High‐Energy‐Density All‐Organic Dielectric Film via a Continuous Preparation Processing

Abstract Dielectric polymers with high power density and breakdown strength ( E b ) are indispensably used in electrostatic energy‐storing systems and devices. However, the discharged energy density ( U e ) of dielectric polymers is severely limited due to the relatively low dielectric constant ( K ). Although current polymer composites improve K , this approach usually faces challenges in enhancing U e due to the trade‐off relation between K and E b and difficulties in scalable production of dielectric films. Here, a fully melt‐extrudable, meter‐scale, and high‐ U e ferroelectric polymer‐based all organic composite film comprising a poly(p‐phenylene terephthalamide)‐based fluxible polymer (denoted as f ‐PPTA) is reported. The polymer composite with only 2 wt% of f ‐PPTA presents a productivity of 12 m 2 h −1 and an ultrahigh U e of 20.7 J cm −3 , which outperforms other extruded dielectric polymers reported in the literatures.
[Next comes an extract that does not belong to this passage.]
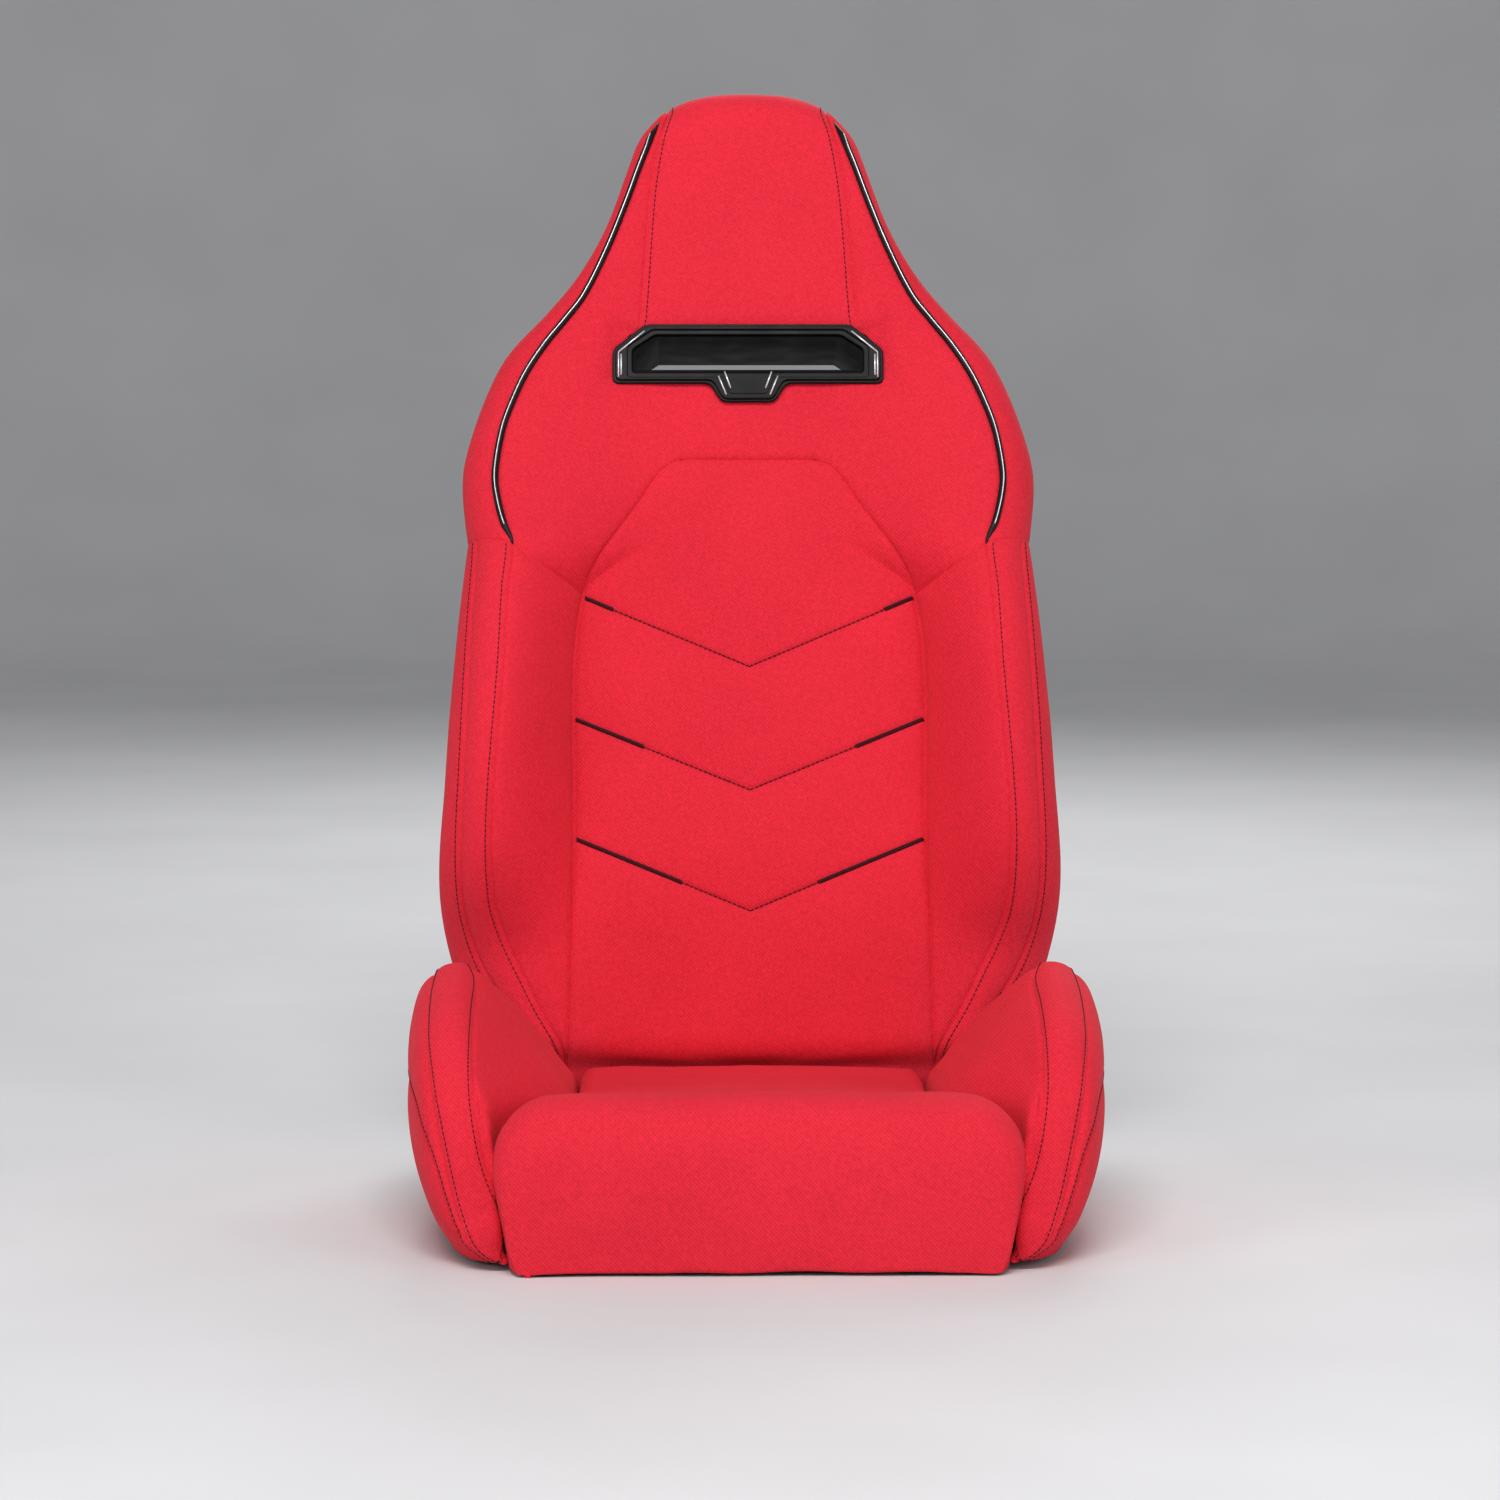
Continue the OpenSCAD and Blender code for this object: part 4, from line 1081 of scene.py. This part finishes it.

Such enhancements of dielectric and capacitive properties have been comprehensively investigated and attributed to the crystallization behavior modulations and conformation changes induced by f ‐PPTA. As a demonstration of real applications, the dielectric capacitors established based on the extruded films enable tens of times higher efficacy on powering electronic devices than biaxially oriented polypropylene capacitors, in addition to long‐term cyclic stability. This study opens up new avenue for the design and fabrication of high‐ U e polymer dielectrics that are totally compatible with industrial production.